Actually there have been many. But first I have to credit Blindspot’s creator Martin Gero with providing one of the more memorable moments on television with the opening minutes of the series in the first season. We see a police officer in Times Square approach a bag with a sign on it that asks the FBI be alerted. The cop approaches the bag a bit frightened it might be a bomb and blow up on him at any time. It could have been a nice iconic moment when he opens the bag to reveal a naked woman who is covered with tattoos. She is shivering as the camera pulls back to reveal the emptied Times Square.
Now we’re in the third season, and things just get more frantic. The Season Two finale previewed what was coming in its final moments. Jane (Alexander) and Kurt (Stapleton) appear to have their happily-ever-after wedding and life away from all of the danger, but it comes knocking. There’s a huge bounty on Jane’s head, and she leaves to protect Kurt. Of course he searches, and 18 months later they reunite to find that there is an entire new set of tattoos on Jane that are activated by a special device that makes them illuminate like a 70’s poster under a black light.
A lot of things have changed in that 18 months. Reade (Brown) is now in charge of the unit under the direction of Director Hirst (Masterson). Zapata (Esparza) has left to join the CIA. Patterson (Johnson) has gone out on her own and made millions off of a mobile app/game. Rich Dotcom (Esner) is now on a work furlough from prison working with the team. When Kurt and Jane show up with the new tattoos, the team comes back together to solve the new puzzles.
But things aren’t quite the same. Roman (Mitchell), Jane’s lunatic brother, is the one who planted them and is leading the team around to participate in his agenda. This time tattoos lead back to secrets that members of the team are hiding, and the tension gets as bad as it’s been. Meanwhile Roman has killed a rich guy and has assumed his identity to get close to a crime family through Blake Crawford (Anderson), who has been manipulated into falling in love with him, and her father, Hank Crawford, played by the excellent David Morse. In fact Morse is a much better villain than Roman, who appears to flutter too much back and forth on what he really wants. Hank Crawford is the best and unfortunately underused big bad who would have served the season better as the more dominant foe. I really feel like the Roman character has gone as far as he can, and the writers appeared to be pushing it to drive his story for the entire 22-episode run.

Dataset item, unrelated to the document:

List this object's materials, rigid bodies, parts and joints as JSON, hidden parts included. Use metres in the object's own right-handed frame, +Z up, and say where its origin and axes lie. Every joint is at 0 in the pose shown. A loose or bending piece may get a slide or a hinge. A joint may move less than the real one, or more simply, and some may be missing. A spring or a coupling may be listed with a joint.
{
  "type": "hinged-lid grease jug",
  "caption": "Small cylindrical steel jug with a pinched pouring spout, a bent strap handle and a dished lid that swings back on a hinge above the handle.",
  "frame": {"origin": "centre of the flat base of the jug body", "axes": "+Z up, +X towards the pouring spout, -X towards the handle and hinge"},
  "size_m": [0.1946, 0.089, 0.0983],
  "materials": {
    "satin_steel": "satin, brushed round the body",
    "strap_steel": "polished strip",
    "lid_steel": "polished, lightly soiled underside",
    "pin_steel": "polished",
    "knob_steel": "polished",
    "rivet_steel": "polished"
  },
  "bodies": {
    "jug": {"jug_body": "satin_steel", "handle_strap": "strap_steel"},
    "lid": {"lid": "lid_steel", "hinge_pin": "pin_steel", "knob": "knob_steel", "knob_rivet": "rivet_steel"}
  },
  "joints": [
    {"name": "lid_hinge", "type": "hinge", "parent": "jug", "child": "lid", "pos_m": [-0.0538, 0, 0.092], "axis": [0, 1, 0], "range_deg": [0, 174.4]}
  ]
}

The show returns to the mole-in-the-department story that exhibits some lazy story-telling, to be sure. The show is at its best when it stays away from the team’s inner turmoil and throws the kind of pulse-pounding action at us that is really where everyone shines. There are the expected huge stakes that lead to bio-weapons and nukes falling into the wrong hands. The series can still be quite compelling, and the cast is strong, but they are beginning to return to the same well too often. It was a nice clever plot device to add the new tats, and there are plenty of those tattoo-of-the-week kind of stories. But Kurt and Jane split up and get back together too often. Fortunately we’re talking very strong leads that keep us watching even when events start to get a bit too predictable. There’s a rather clever episode where Patterson is repeating a day over and over that keeps ending in disaster. It’s been done too often before, but it is a fun episode, that is until they do almost the exact same thing four episodes later where a story is told from the same repeating starting point, but by each character’s point of view. It’s my biggest complaint on the show. The writers are repeating themselves too often for a show only in its third season.

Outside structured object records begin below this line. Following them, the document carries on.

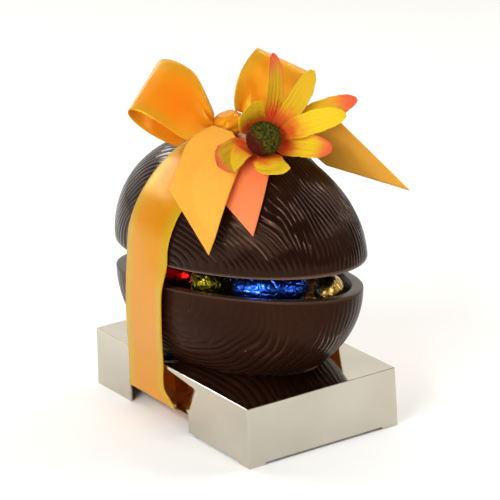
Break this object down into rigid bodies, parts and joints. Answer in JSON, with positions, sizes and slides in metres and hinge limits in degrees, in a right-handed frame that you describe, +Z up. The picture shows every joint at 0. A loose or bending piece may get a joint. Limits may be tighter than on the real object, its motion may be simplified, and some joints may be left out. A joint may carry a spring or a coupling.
{
  "type": "chocolate egg",
  "caption": "Ribbed dark chocolate egg in halves, filled with foil-wrapped eggs, set in a mirror card tray and tied with a satin ribbon, bow and cloth flower.",
  "frame": {"origin": "centre of the bounding box at the floor under the tray", "axes": "+Z up, X along the tray's long side, -Y towards the wall that the ribbon runs down in front"},
  "size_m": [0.1734, 0.125, 0.2142],
  "materials": {
    "chocolate": "dark chocolate with a satin gloss",
    "mirror_card": "silver mirror card",
    "satin_ribbon": "golden orange satin",
    "coral_ribbon": "coral satin",
    "petal_cloth": "printed yellow and coral cloth",
    "flower_green": "dark green flock",
    "red_foil": "crinkled coloured foil",
    "green_foil": "crinkled coloured foil",
    "blue_foil": "crinkled coloured foil",
    "gold_foil": "crinkled coloured foil",
    "orange_foil": "crinkled coloured foil"
  },
  "bodies": {
    "root": {"shell_lower": "chocolate", "shell_upper": "chocolate", "tray": "mirror_card", "foil_egg_red_front": "red_foil", "foil_egg_green_front": "green_foil", "foil_egg_blue_front": "blue_foil", "foil_egg_gold_end": "gold_foil", "foil_egg_blue_back": "blue_foil", "foil_egg_orange_back": "orange_foil", "foil_egg_gold_back": "gold_foil", "foil_egg_red_left": "red_foil", "foil_egg_green_left": "green_foil", "filling_bed": "gold_foil", "ribbon_band": "satin_ribbon", "bow_knot": "satin_ribbon", "bow_loop_left": "satin_ribbon", "bow_loop_right": "satin_ribbon", "tail_front": "satin_ribbon", "tail_coral": "coral_ribbon", "tail_right": "satin_ribbon", "petal_top": "petal_cloth", "petal_top_right": "petal_cloth", "petal_right_back": "petal_cloth", "petal_right": "petal_cloth", "petal_lower_right": "petal_cloth", "petal_bottom": "petal_cloth", "petal_lower_left": "petal_cloth", "petal_upper_left": "petal_cloth", "flower_ball": "flower_green", "flower_disc": "flower_green", "flower_stem": "flower_green"}
  },
  "joints": []
}
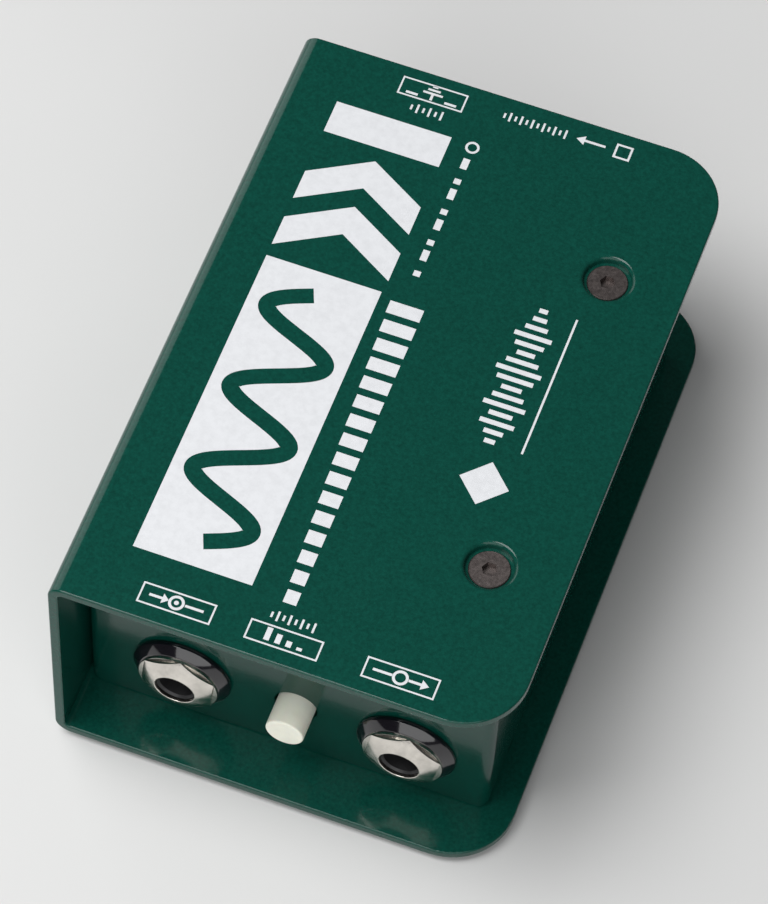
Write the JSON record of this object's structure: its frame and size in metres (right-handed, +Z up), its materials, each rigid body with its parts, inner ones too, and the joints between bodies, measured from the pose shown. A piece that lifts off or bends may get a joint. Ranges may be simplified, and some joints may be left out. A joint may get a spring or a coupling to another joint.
{
  "type": "direct injection box",
  "caption": "Compact passive direct injection box: bent steel cover over a recessed chassis with instrument sockets, push switches and a balanced male output.",
  "frame": {"origin": "on the surface that the box stands on, under the middle of the cover", "axes": "+Z up, +Y from the input end to the output end, +X from the cover's closed side to its open side"},
  "size_m": [0.084, 0.127, 0.0524],
  "materials": {
    "cover_paint": "semi-gloss powder coat",
    "chassis_paint": "semi-gloss powder coat",
    "pad_rubber": "fine-grained neoprene",
    "black_steel": "black oxide",
    "zinc_steel": "zinc plate",
    "nickel": "bright nickel plate",
    "black_plastic": "gloss",
    "ivory_plastic": "satin",
    "white_plastic": "satin",
    "contact_brass": "bright",
    "spring_steel": "drawn wire",
    "board_laminate": "solder mask",
    "shield_metal": "annealed nickel-iron",
    "lamination_steel": "stacked laminations",
    "bobbin_plastic": "moulded nylon",
    "winding_copper": "enamelled wire",
    "resistor_body": "lacquer",
    "tinned_wire": "tinned",
    "capacitor_body": "dipped"
  },
  "bodies": {
    "box": {"outer_cover": "cover_paint", "non_slip_pad": "pad_rubber", "chassis": "chassis_paint", "cover_screws_top": "black_steel", "cover_screws_bottom": "black_steel", "clinch_nuts": "zinc_steel", "circuit_board": "board_laminate", "resistor_bodies": "resistor_body", "resistor_leads": "tinned_wire", "capacitors": "capacitor_body", "transformer_can": "shield_metal", "core_e_stack": "lamination_steel", "core_i_stack": "lamination_steel", "bobbin": "bobbin_plastic", "primary_winding": "winding_copper", "secondary_winding": "winding_copper", "transformer_pins": "tinned_wire", "xlr_housing": "black_plastic", "xlr_insert": "black_plastic", "xlr_pins": "nickel", "xlr_screws": "black_steel", "xlr_nuts": "zinc_steel", "input_jack_housing": "black_plastic", "input_jack_bush": "black_plastic", "input_jack_sleeve_terminal": "contact_brass", "input_jack_tip_terminal": "contact_brass", "input_jack_bezel": "black_plastic", "input_jack_washer": "nickel", "input_jack_nut": "nickel", "thru_jack_housing": "black_plastic", "thru_jack_bush": "black_plastic", "thru_jack_sleeve_terminal": "contact_brass", "thru_jack_tip_terminal": "contact_brass", "thru_jack_bezel": "black_plastic", "thru_jack_washer": "nickel", "thru_jack_nut": "nickel", "pad_switch_spring": "spring_steel", "pad_switch_housing": "black_plastic", "pad_switch_base": "bobbin_plastic", "pad_switch_pins": "tinned_wire", "lift_switch_spring": "spring_steel", "lift_switch_housing": "black_plastic", "lift_switch_base": "bobbin_plastic", "lift_switch_pins": "tinned_wire"},
    "pad_button_slide": {"pad_button": "ivory_plastic", "pad_switch_plunger": "white_plastic", "pad_switch_slider": "contact_brass"},
    "lift_button_slide": {"lift_button": "ivory_plastic", "lift_switch_plunger": "white_plastic", "lift_switch_slider": "contact_brass"},
    "input_tip_contact": {"input_jack_tip_leaf": "contact_brass"},
    "thru_tip_contact": {"thru_jack_tip_leaf": "contact_brass"}
  },
  "joints": [
    {"name": "pad_press", "type": "slide", "parent": "box", "child": "pad_button_slide", "axis": [0, 1, 0], "range_m": [0, 0.0035], "stiffness_N_per_m": 450, "springref_m": -0.003, "deforming": ["pad_switch_spring"]},
    {"name": "lift_press", "type": "slide", "parent": "box", "child": "lift_button_slide", "axis": [0, -1, 0], "range_m": [0, 0.0035], "stiffness_N_per_m": 450, "springref_m": -0.003, "deforming": ["lift_switch_spring"]},
    {"name": "input_tip_flex", "type": "hinge", "parent": "box", "child": "input_tip_contact", "pos_m": [-0.0213, -0.04295, 0.0114], "axis": [-1, 0, 0], "range_deg": [0, 8], "stiffness_Nm_per_rad": 0.2, "springref_deg": -2.86},
    {"name": "thru_tip_flex", "type": "hinge", "parent": "box", "child": "thru_tip_contact", "pos_m": [0.0213, -0.04295, 0.0114], "axis": [-1, 0, 0], "range_deg": [0, 8], "stiffness_Nm_per_rad": 0.2, "springref_deg": -2.86}
  ]
}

The show does deliver the goods with some rather sweet stunts and solid production values. Set pieces are often large, as are locations. But none of this makes the show what it is. It’s the casting of the two leads which makes this series above average. Jaimie Alexander is the perfect choice for Jane. She has the ability to convey a vulnerability that comes from her having her life torn from her memories, yet still be a very strong female character. Alexander somehow delivers both, often at the same time. Of course, there wasn’t much doubt that she could pull off the action parts of the role. After all, she fought alongside Thor, right? It’s a compelling performance that manages to suck you into the drama of it all.
The same goes for Sullivan Stapleton as Kurt. Fresh from his four-year gig on Strike Back, he’s a tough, edgy warrior who can pull off the emotional stuff without bringing us down into some kind of soap-opera acting. Seeing his cameo with the new Strike Back team certainly accented how huge he was for that show. He still has a little trouble keeping the Aussie accent at bay from time to time, but he’s a solid actor, and the two share some remarkable chemistry in just a short period of time. Credit Gero for keeping the relationship complicated. Just when it seems they’ve gotten beyond one hurdle, there’s another, and the relationship constantly shifts from one of trust to hostility. Stapleton goes on a bit of an emotional rollercoaster ride here, and he does a fine job of bringing us along for those ups and downs.
There are some bright moments with the rest of the cast. One of the best in-jokes ever happens when we discover that Patterson’s dad is the real-life Bill Nye the Science Guy. He complains that his fictional wife is collaborating on a paper with a man he calls his archnemesis, named Dr. Rodney McKay. Of course, Nye appeared on an episode of Stargate: Atlantis where McKay, played by David Hewlett, accuses Nye of stealing his ideas. So is Blindspot officially in the same universe as Stargate? Wouldn’t that be cool? Of course, creator Martin Gero was a huge part of the production staff at Stargate. So this wasn’t a small coincidence. I’m looking forward to maybe actually seeing McKay show up in the series.
Jamie Alexander is actually pretty lucky that this show has continued. Otherwise she would have appeared in the last Thor film, where she likely would have been killed off with the rest of Thor’s buddies. Now we at least have a chance to see Lady Sif again.
The show gives us 22 episodes on four discs. Warner needs to cut back a bit and add an extra disc in the future. Six episodes per DVD is too many, and that leads to compression artifact which isn’t necessary these days at all. Extras include a gag reel, a Zapata character profile, and deleted scenes. I’m looking forward to Season 4 with the hope that a refreshed writing staff will be a bit more original this time. It might be wishful thinking. “Old habits die hard.”